“Criatividade é o relacionamento entre um ser humano e os mistérios da inspiração”, diz Elizabeth Gilbert. No livro “A Grande Magia”, a autora traz sua perspectiva da criatividade como sendo um tipo de identidade consciente, cujo objetivo é se manifestar em nossa dimensionalidade por meio de um canal humano. Partindo dessa visão, poderíamos considerar a inspiração como uma abertura, e o exercer da criatividade como um acesso a conteúdos existentes no inconsciente coletivo do cosmos. O que aconteceria então se você tivesse acesso a uma fonte artística de outra linha do tempo? Qual seria a moralidade dessa manifestação? 

Jack Malik (Himesh Patel) é um cidadão britânico comum que trabalha no setor de estoque de um mercado, mas sua verdadeira paixão e talento é para a música; ele está há anos tentando emplacar na carreira com apoio da amiga e empresária Ellie (Lily JamesCinderella Live Action – 2015, Mamma Mia 2 – Here go Again – 2018). Prestes a desistir da música e de qualquer tentativa no ramo, ele presencia um apagão de 12 segundos no planeta que mudam alguns acontecimentos na linha temporal. Resultando em um acidente em que Malik é atropelado por um ônibus, coisa incomuns ocorrem ao decorrer da trama, como o sumiço de objetos ilícitos, marcas de multinacionais, histórias de fantasia famosas e bandas – em especial os Beatles. E daí que vem o grande foco da trama do filme Yesterday.
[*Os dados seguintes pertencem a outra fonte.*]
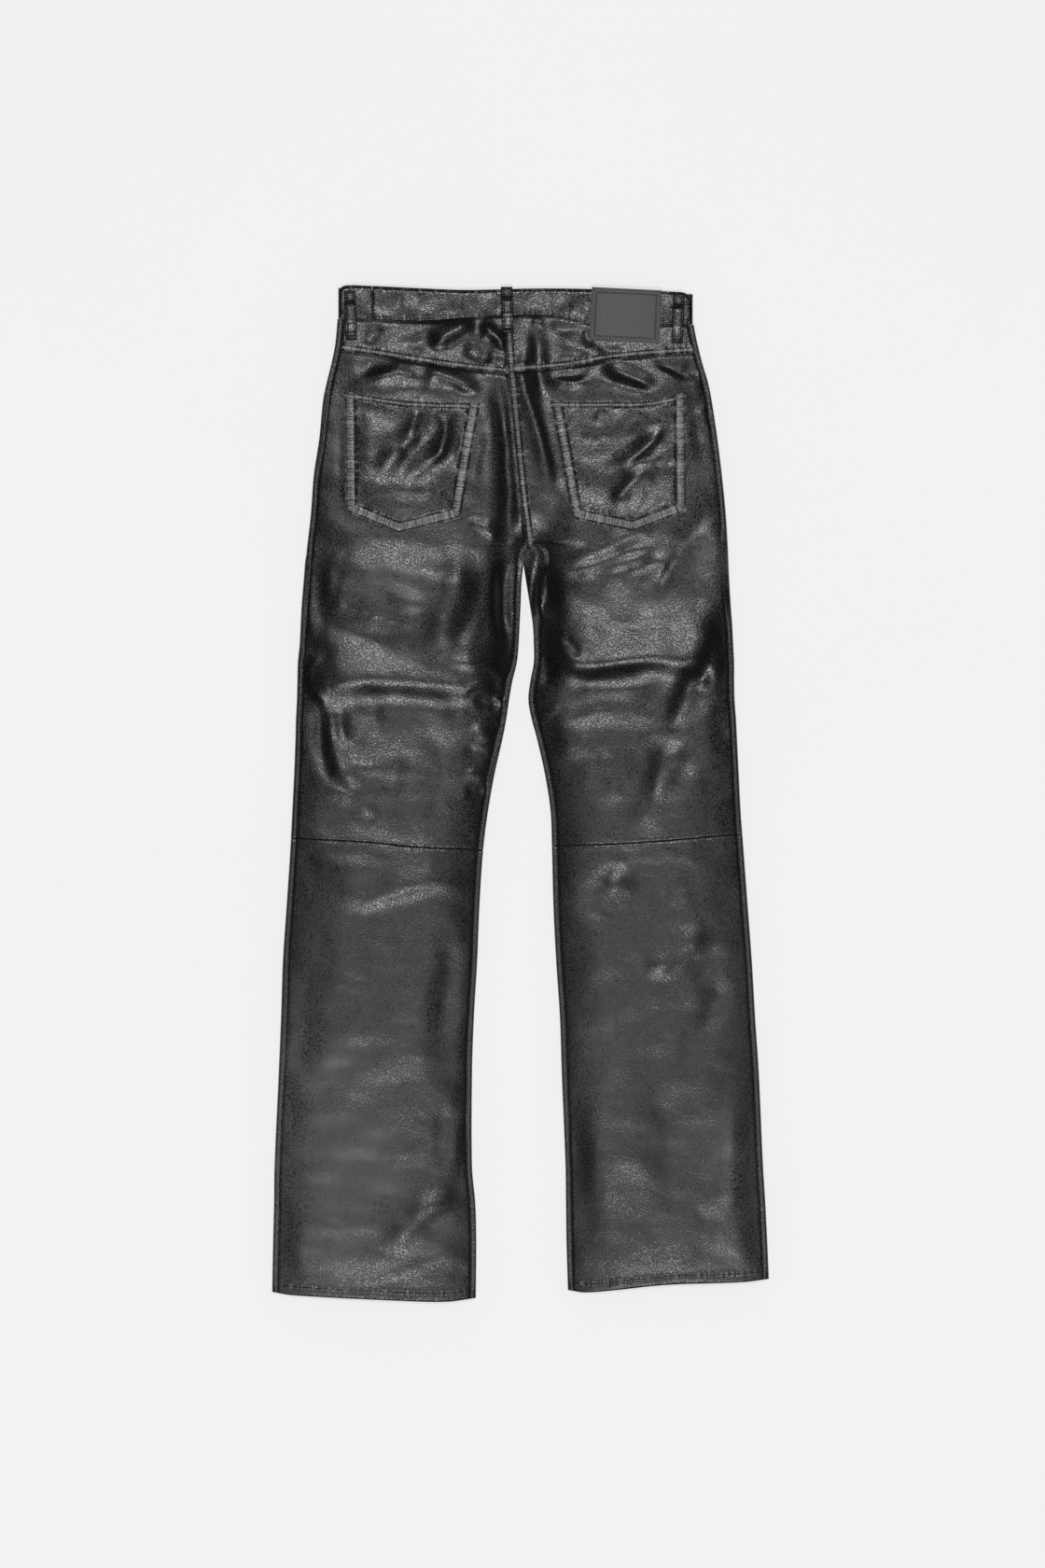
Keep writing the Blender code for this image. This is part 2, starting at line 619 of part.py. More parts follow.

Os Beatles foi uma das bandas de rock britânico dos anos 60 mais famosa do mundo, cujas músicas são tocadas com frequência desde então. Formada por quatro integrantes – George Harrison, Ringo Star, Paul McCartney e John Lennon – “Let it Be”, “Hey Jude” e “Something” são alguns exemplos de canções que mexem com as pessoas até hoje. Difícil encontrar alguém que nunca ao menos tenha ouvido falar do grupo. No filme, após recuperar-se do acidente, Jack toca alguns acordes de uma das canções da banda e se dá conta de que ninguém lembra deles. Seus LPs da banda sumiram, assim como qualquer informação relacionada a eles na internet. Malik tenta registrar a maior quantidade de informações que lembra das músicas, arriscando um retorno a carreira musical com um repertório que não é dele.
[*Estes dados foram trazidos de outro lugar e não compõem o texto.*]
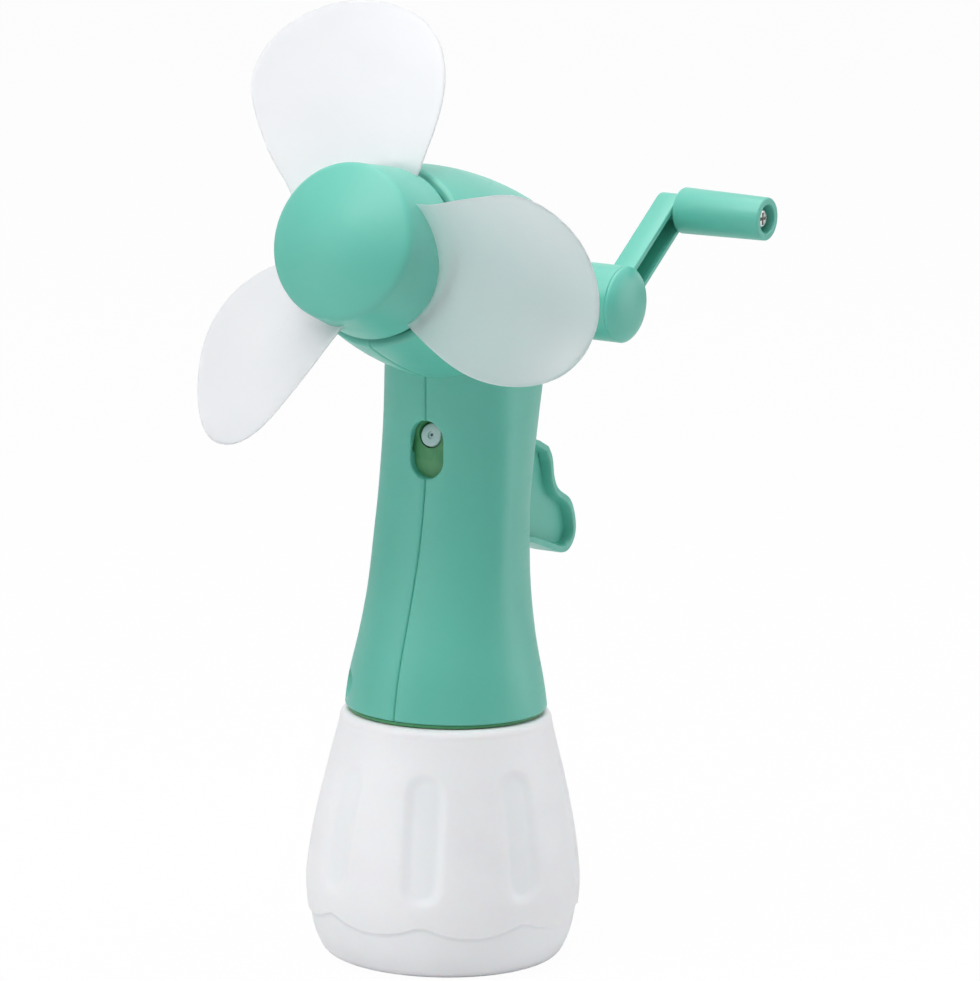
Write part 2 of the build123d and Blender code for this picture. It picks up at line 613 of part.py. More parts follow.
def drawn_in(points, inset):
    """A closed outline's points, each moved inward along its corner's middle line."""
    moved = []
    for place, (x, y) in enumerate(points):
        before = Vector(x, y) - Vector(*points[place - 1])
        after = Vector(*points[(place + 1) % len(points)]) - Vector(x, y)
        way = before.normalized() + after.normalized()
        inward = Vector(way.Y, -way.X).normalized()
        half_turn = math.radians(before.get_angle(after)) / 2
        shift = inward * (inset / math.cos(half_turn))
        moved.append((x + shift.X, y + shift.Y))
    return moved


def trigger_shape(inset, low, high):
    """The trigger's side outline drawn in by an amount, between two widths."""
    points = [(along, side_up * up) for along, up in drawn_in(TRIGGER_OUTLINE, inset)]
    with BuildPart() as part:
        with BuildSketch(SIDE.offset(low)):
            with BuildLine():
                Polyline(*points[:3])
                Spline(*points[2:11])
                Polyline(*points[10:], points[0])
            make_face()
        extrude(amount=high - low)
    return part.part


trigger = trigger_shape(0, -TRIGGER_HALF, TRIGGER_HALF)
for low, high in ((TRIGGER_WEB, TRIGGER_HALF + 1), (-TRIGGER_HALF - 1, -TRIGGER_WEB)):
    trigger = trigger - trigger_shape(TRIGGER_RIM, low, high)
flange_height = TRIGGER_TOP - TRIGGER_BOTTOM
with BuildPart() as flange:
    with BuildSketch(PUMP.offset(TRIGGER_FLANGE[0])):
        with Locations((0, -(TRIGGER_TOP - 2.8 + TRIGGER_BOTTOM) / 2)):
            Rectangle(2 * TRIGGER_HALF + 2.0, flange_height - 2.8)
    extrude(amount=TRIGGER_FLANGE[1] - TRIGGER_FLANGE[0])
    with BuildSketch(PUMP.offset(TRIGGER_FLANGE[1])):
        with Locations((0, -(TRIGGER_TOP + TRIGGER_BOTTOM) / 2)):
            Rectangle(2 * TRIGGER_HALF, flange_height)
    extrude(amount=34.5 - TRIGGER_FLANGE[1])
trigger = trigger + flange.part - rod(PUMP, ROD_RADIUS, 20, TRIGGER_FLANGE[0] + 1.5)
export(trigger, "trigger")

# ---- collar, gasket, dip tube and bottle -----------------------------------
collar = rod(Plane.XY, COLLAR_FLANGE_RADIUS, 59.5, HANDLE_BOTTOM)
collar = collar + rod(Plane.XY, 21.3, HANDLE_BOTTOM, 61.6)
collar = collar + rod(Plane.XY, COLLAR_SKIRT_RADIUS, 59.5, 74.5)
collar = collar - rod(Plane.XY, NECK_RADIUS + RUN, 50, NECK_TOP + GASKET)
collar = collar - rod(Plane.XY, 3.2, 60, 80).moved(Pos(0, COLUMN_Y, 0))
export(collar, "neck_collar")
ring("gasket", Plane.XY, 5.6, NECK_RADIUS, NECK_TOP, NECK_TOP + GASKET)
ring("dip_tube", Plane(origin=(0, COLUMN_Y, 0)), 1.2, 1.9, 5.0, 76.5)

BOTTLE_PROFILE = (
    (24.2, 0.0), (27.6, 1.2), (29.9, 4.0), (31.3, 8.0), (32.1, 12.5), (32.5, 17.5), (32.3, 22.0),
    (31.7, 27.0), (30.9, 32.0), (29.9, 37.0), (28.8, 42.0), (27.6, 47.0), (26.3, 52.0), (25.1, 57.0),
)


def bottle_form(shrink):
    """The bottle's body as a solid of revolution, drawn in by an amount."""
    points = [(radius - shrink, height + 0.0) for radius, height in BOTTLE_PROFILE]
    points[0] = (points[0][0], shrink)
    points[1] = (points[1][0] - shrink * 0.3, 1.2 + shrink * 0.8)
    top = SHOULDER_Z - shrink
    with BuildPart() as part:
        with BuildSketch(Plane.XZ):
            with BuildLine():
                Polyline((0, top), (0, shrink), points[0])
                Spline(*points)
                ThreePointArc(points[-1], (24.7 - shrink, 58.6 - shrink), (23.6 - shrink, top))
                Line((23.6 - shrink, top), (0, top))
            make_face()
        revolve(axis=Axis.Z)
    return part.part


body = bottle_form(0)
skin = body - bottle_form(0.8)
dimples = []
for number in range(8):
    angle = 22.5 + 45 * number
    with BuildPart() as slot:
        with BuildSketch(Plane(origin=(0, 0, 34.0), x_dir=(0, 0, 1), z_dir=(1, 0, 0))):
            SlotOverall(31.0, 10.4)
        extrude(amount=40)
    dimples.append(Rot(0, 0, angle) * slot.part)
bottle = body + rod(Plane.XY, NECK_RADIUS, 50, NECK_TOP)
for dimple in dimples:
    bottle = bottle - (skin & dimple)
bottle = bottle - bottle_form(BOTTLE_WALL + 0.8) - rod(Plane.XY, NECK_BORE, 50, 80)
export(bottle, "bottle")
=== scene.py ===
"""Hand crank fan with a spray pump, standing on its refill bottle."""
import math

import bpy
import numpy as np
from mathutils import Matrix, Vector


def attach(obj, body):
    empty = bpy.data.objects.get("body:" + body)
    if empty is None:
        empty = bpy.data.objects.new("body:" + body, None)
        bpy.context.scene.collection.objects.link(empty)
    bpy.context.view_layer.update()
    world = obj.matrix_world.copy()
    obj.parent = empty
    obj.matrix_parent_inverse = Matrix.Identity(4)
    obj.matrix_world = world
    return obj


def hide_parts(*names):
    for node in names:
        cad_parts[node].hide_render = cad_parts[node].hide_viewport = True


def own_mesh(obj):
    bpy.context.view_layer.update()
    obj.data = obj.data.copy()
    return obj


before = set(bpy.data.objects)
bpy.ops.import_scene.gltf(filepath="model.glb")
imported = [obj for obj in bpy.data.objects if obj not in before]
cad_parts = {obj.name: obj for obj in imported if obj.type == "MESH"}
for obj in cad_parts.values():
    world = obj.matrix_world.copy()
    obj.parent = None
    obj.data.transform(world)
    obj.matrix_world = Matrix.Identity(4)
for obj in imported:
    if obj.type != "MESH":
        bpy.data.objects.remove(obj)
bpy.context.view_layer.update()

# ---- driving sizes, in millimetres -------------------------------------------
MM = 0.001
TILT = math.radians(16.5)
FORWARD = Vector((0, -math.cos(TILT), math.sin(TILT)))
RISE = Vector((0, math.sin(TILT), math.cos(TILT)))
SIDE = Vector((1, 0, 0))
FAN_CENTRE = Vector((0, -33.2, 172.3))
NOZZLE_CENTRE = Vector((0, -9.0, 126.4))
CRANK_BACK = 52.0            # crank's axis, behind the rotor's rear rim
CRANK_CENTRE = FAN_CENTRE - FORWARD * CRANK_BACK
ARM_ANGLE = math.radians(35.2)
ARM_DIR = Vector((0, math.cos(ARM_ANGLE), math.sin(ARM_ANGLE)))
ARM_CROSS = Vector((0, -math.sin(ARM_ANGLE), math.cos(ARM_ANGLE)))
ARM_LENGTH = 33.0
ARM_WIDTH = 7.5
ARM_WALL = 1.2
ARM_INNER = 30.3             # the arm's inner face, from the centre plane
CRANK_HUB = (24.2, 36.2)     # its two ends, from the centre plane
CRANK_HUB_RADIUS = 9.0
GRIP_CENTRE = CRANK_CENTRE + ARM_DIR * ARM_LENGTH
GRIP_ENDS = (36.4, 59.2)
CRANK_SHAFT_RADIUS = 2.5

EGG_BACK = 31.7              # widest place of the head, behind the rotor's rear rim
EGG_HALF_LENGTH = 59.2
EGG_RADIUS = 24.5
HEAD_FRONT = -2.5            # the head's front rim, along the fan's axis
WALL = 2.0
HANDLE_BOTTOM = 60.3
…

Embora não seja explicado ao certo o que ocorreu no mundo, podemos perceber que houve um Efeito Mandela. Esse efeito descreve uma distorção de memória em grande escala, em que muitas pessoas lembram em detalhes de algum evento que, naquela realidade, não ocorreu ou se sucedeu de maneira alternativa. Esse acontecimento leva o nome de Mandela pelo motivo de um grande número de pessoas, inclusive Fiona Broome, uma das primeiras pesquisadora a utilizar essa denominação, ter lembranças vívidas do líder sul-africano Nelson Mandela ter morrido na prisão de Robben Island nos anos 80, e não de problemas respiratórios em sua casa em 2013.
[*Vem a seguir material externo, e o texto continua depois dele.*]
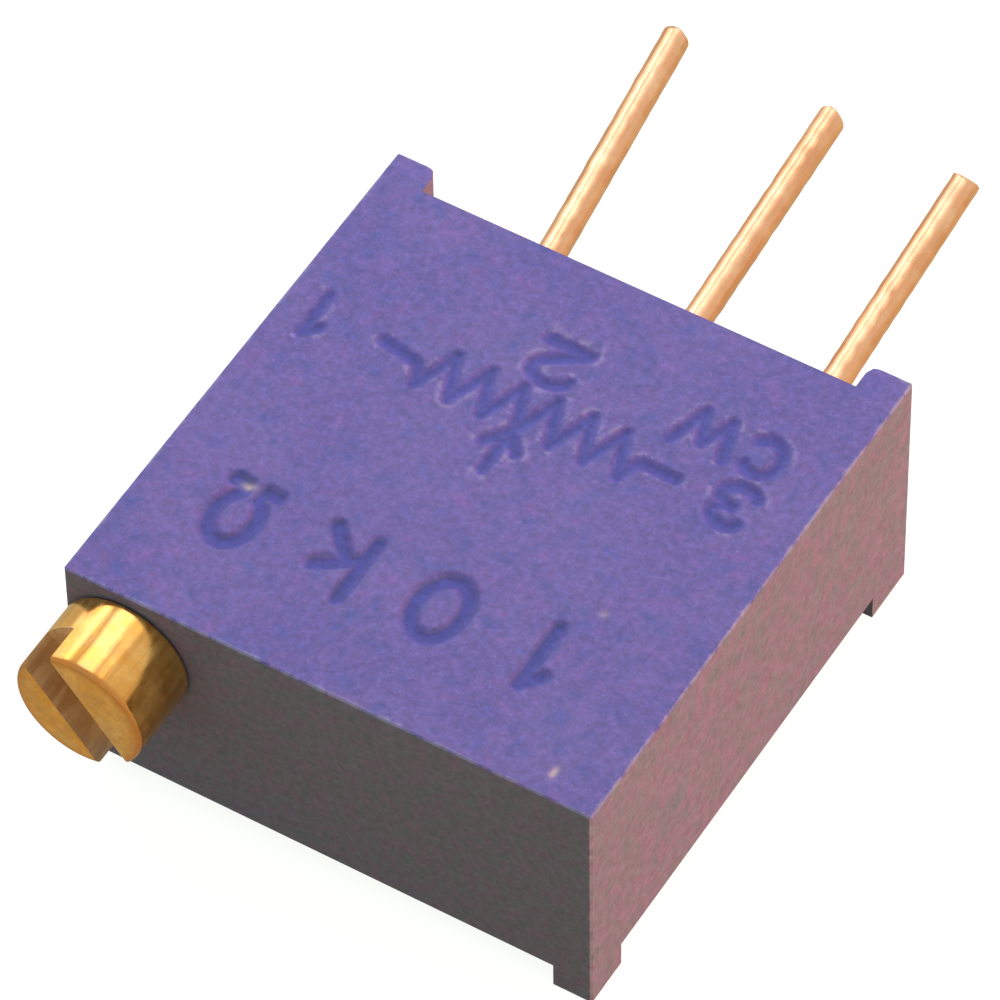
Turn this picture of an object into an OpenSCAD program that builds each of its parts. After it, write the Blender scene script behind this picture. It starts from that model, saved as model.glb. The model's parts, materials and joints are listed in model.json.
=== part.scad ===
// Square multi-turn trimmer potentiometer. A slotted screw carries a worm that turns a
// toothed rotor, and the rotor sweeps a spring wiper over a cermet ring on a ceramic plate.
// Sizes are in millimetres. The part lies on its four back pads: X runs across the pins,
// Y towards the pin tips and Z up out of the marked face. The origin is level with the
// pads' feet, under the middle of the body.

/* [Housing] */
// Width of the body, across the three pins
body_w = 9.61; // [9.5:0.01:10.2]
// Length of the body, with the standoffs on the pin side
body_l = 10.03; // [10:0.01:10.6]
// Thickness of the body, with the pads on its back
body_t = 4.83; // [4.8:0.01:5.2]
// Thickness of the side walls
wall = 0.6; // [0.5:0.02:0.64]
// Height of the two standoffs beside the pins
standoff_h = 0.5; // [0.3:0.05:0.55]
// Width of a standoff
standoff_w = 0.76; // [0.6:0.02:0.9]
// Height of the four back pads
pad_h = 0.5; // [0.4:0.05:0.6]
// Size of a back pad, across and along the body
pad_size = [0.71, 0.9]; // [0.5:0.01:1.1]
// How far the pad below the screw is set back from the screw-side face
pad_set_back = 0.42; // [0.1:0.02:0.6]
// Chamfer on the upright edges of the body
edge_cut = 0.04; // [0.02:0.01:0.15]
// Chamfer on the rim of the marked face
rim_cut = 0.03; // [0.02:0.01:0.1]

/* [Adjusting screw] */
// Diameter of the slotted head
head_d = 2.31; // [2:0.01:2.34]
// How far the head stands out of the body
head_h = 1.46; // [1.2:0.02:2]
// Distance of the screw's axis from the left side of the body
screw_inset = 1.13; // [1.12:0.01:1.16]
// Depth of the screw's axis below the marked face
screw_depth = 1.34; // [1.3:0.01:1.36]
// Width of the driver slot
slot_w = 0.68; // [0.4:0.02:0.7]
// How far the slot is sawn off the screw's axis
slot_shift = 0.07; // [0:0.01:0.1]
// Depth of the driver slot
slot_depth = 0.72; // [0.4:0.02:0.9]
// Turn of the slot from the body's width
slot_angle = 52.5; // [0:0.5:180]

/* [Worm drive] */
// Number of teeth on the rotor
rotor_teeth = 30; // [28:1:31]
// Module, the tooth pitch divided by pi
gear_module = 0.21; // [0.2:0.002:0.212]
// Pitch radius of the worm
worm_r = 0.55; // [0.53:0.01:0.56]
// Width of the rotor's toothed rim
rim_w = 1; // [0.8:0.02:1]
// Play between the teeth and the thread
backlash = 0.06; // [0.04:0.01:0.08]

/* [Resistive element] */
// Thickness of the ceramic plate
plate_t = 0.6; // [0.5:0.02:0.62]
// Mean radius of the resistive ring
track_r = 2.35; // [2.2:0.01:2.4]
// Width of the resistive ring
track_w = 0.56; // [0.4:0.02:0.6]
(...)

Outros exemplos muito conhecidos em nossa realidade do Efeito Mandela é sobre o ator Patrick Swayze, que morreu de câncer no pâncreas em 2009, mas muitos lembram dele ter se recuperado totalmente. Do “Homem Tanque”, um protestante chinês não identificado na Praça Tiananmen, em 1989, que ficou conhecido por enfrentar uma fila de tanques de guerra – embora ele não tenha morrido naquele momento, muitos lembram dele ser atropelado pelos tanques. Na geografia, como muitos lembrando que Sri Lanka fica no sul da Índia, e não a sudeste, como está nos mapas. E também na área do entretenimento, como muitos lembrando do robô C3PO de Star Wars sendo completamente dourado em “Uma Nova Esperança”, no lugar de possuir uma perna prateada. Há até um episódio de Arquivo X que brinca com esse efeito, mostrando uma linha alternativa de acontecimentos da trama (11×04 – A Arte Perdida de Suar na Testa). 

Uma das teorias é que isso ocorre quando pulamos de linha do tempo, o que seria a explicação do “apagão” de vários segundos em Yesterday.

Quando Jack começa a tocar as músicas dos Beatles, a “novidade” chega aos ouvidos do grande público, incluindo do cantor, também britânico, Ed Sheeran, que no filme interpreta ele mesmo. Sheeran convida Jack para fazer o show de abertura de sua turnê, que acaba rendendo vários outros. Com o decorrer da história, nos deparamos com duas pessoas misteriosas que em seu olhar demonstram que também lembram dos Beatles, assim como uma leve indignação de Sheeran pensando que ele é um compositor ruim porque Jack teoricamente consegue compor músicas incríveis em períodos curtos. Na verdade, ele não cria; ele tem acesso a um nível de criatividade que ele consegue lembrar e transformar em música, que somente 3 pessoas no planeta lembram. 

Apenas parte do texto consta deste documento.